Les jongles.
A l'époque on disait
jongles.
Il s'agissait bien
évidemment de jungles, mais elles semblaient à ce point lointaines
et sauvages qu'on préférait les désigner sous ce terme-là, jongles.
Rares étaient ceux qui les visitaient et plus rares encore ceux qui
en revenaient.
Et parmi ceux qui revenaient, combien étaient sains
d'esprit ?
On les peignait pourtant
idylliques comme le Douanier Rousseau. On pouvait y rencontrer un
tigre monté par un joueur de ukulele. Un tigre souriant presque et
prêt à jouer avec n'importe quoi, avec n'importe qui, parmi d'immenses fleurs dont on n'osait pas rêver.
Comme si, enfin, le
monde respirait en ce dimanche tropical.
Il y avait plus loin de belles femmes.

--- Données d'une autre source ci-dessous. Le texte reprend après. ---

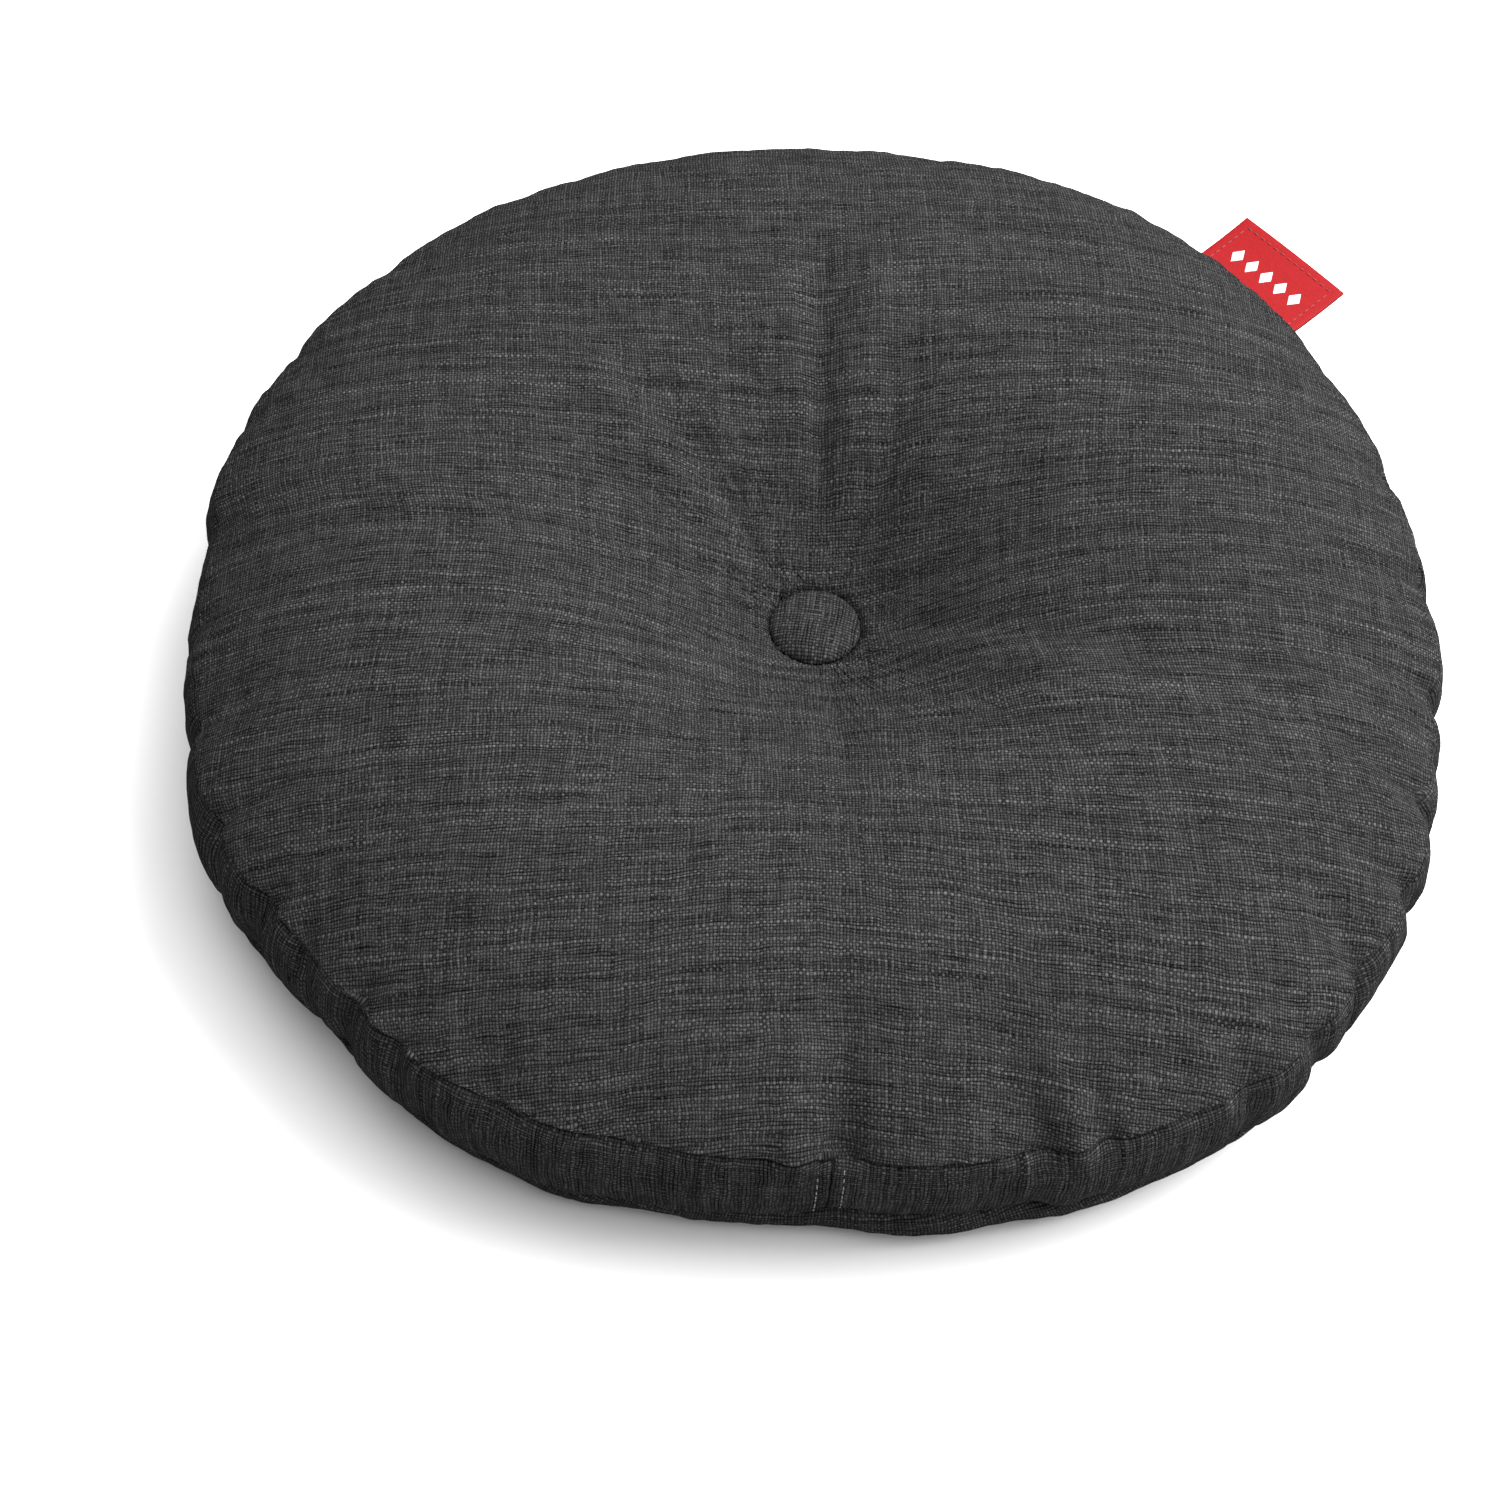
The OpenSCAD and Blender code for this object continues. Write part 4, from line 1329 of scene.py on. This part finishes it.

Nues pour certaines, vêtues de blanc colonial pour d'autres, des
femmes resplendissantes de santé et en harmonie totale avec la
nature. Il y avait d'exubérantes végétations, des lianes
improbables, des variétés insoupçonnées d'araignées monstres et, caché dans les taillis, toujours, l'une ou l'autre de ces bestioles avec des dents décourageantes et des yeux brillants.
Il
arrivait aussi qu'on s'enroule dans de grandes fougères. Qu'on se
frotte subitement contre les troncs immenses d'arbres inconnus en
grognant comme un ours. On faisait ce genre de choses. Cela n'était pas mal vu. Et si par
bonheur le rythme du boogaloo venait à se faire entendre, il
pénétrait tous les tissus du corps et, par l'épiderme, s'infiltrait
jusqu'aux os afin qu'ils s'entrechoquent dans le sabbat frénétique
d'une pulsation vaudou.
C'était le bon temps des
jongles. Jongles fantasques et fantasmées, poussées dans l'esprit
d'un promeneur parisien. Car Henri Rousseau n'a jamais visité les
Tropiques. Il les a réinventées, paraît-il, au cours de promenades dans le
jardin des Plantes. Et sans jardin ni plantes
nous faisons pourtant de même, profitant des vastes décors que ce monsieur-là a plantés pour
nous sur la toile de ses tableaux.
Nos Tropiques sont nées au creux des vôtres, Monsieur Rousseau, et comme les vôtres elles sont plus rêvées que nature.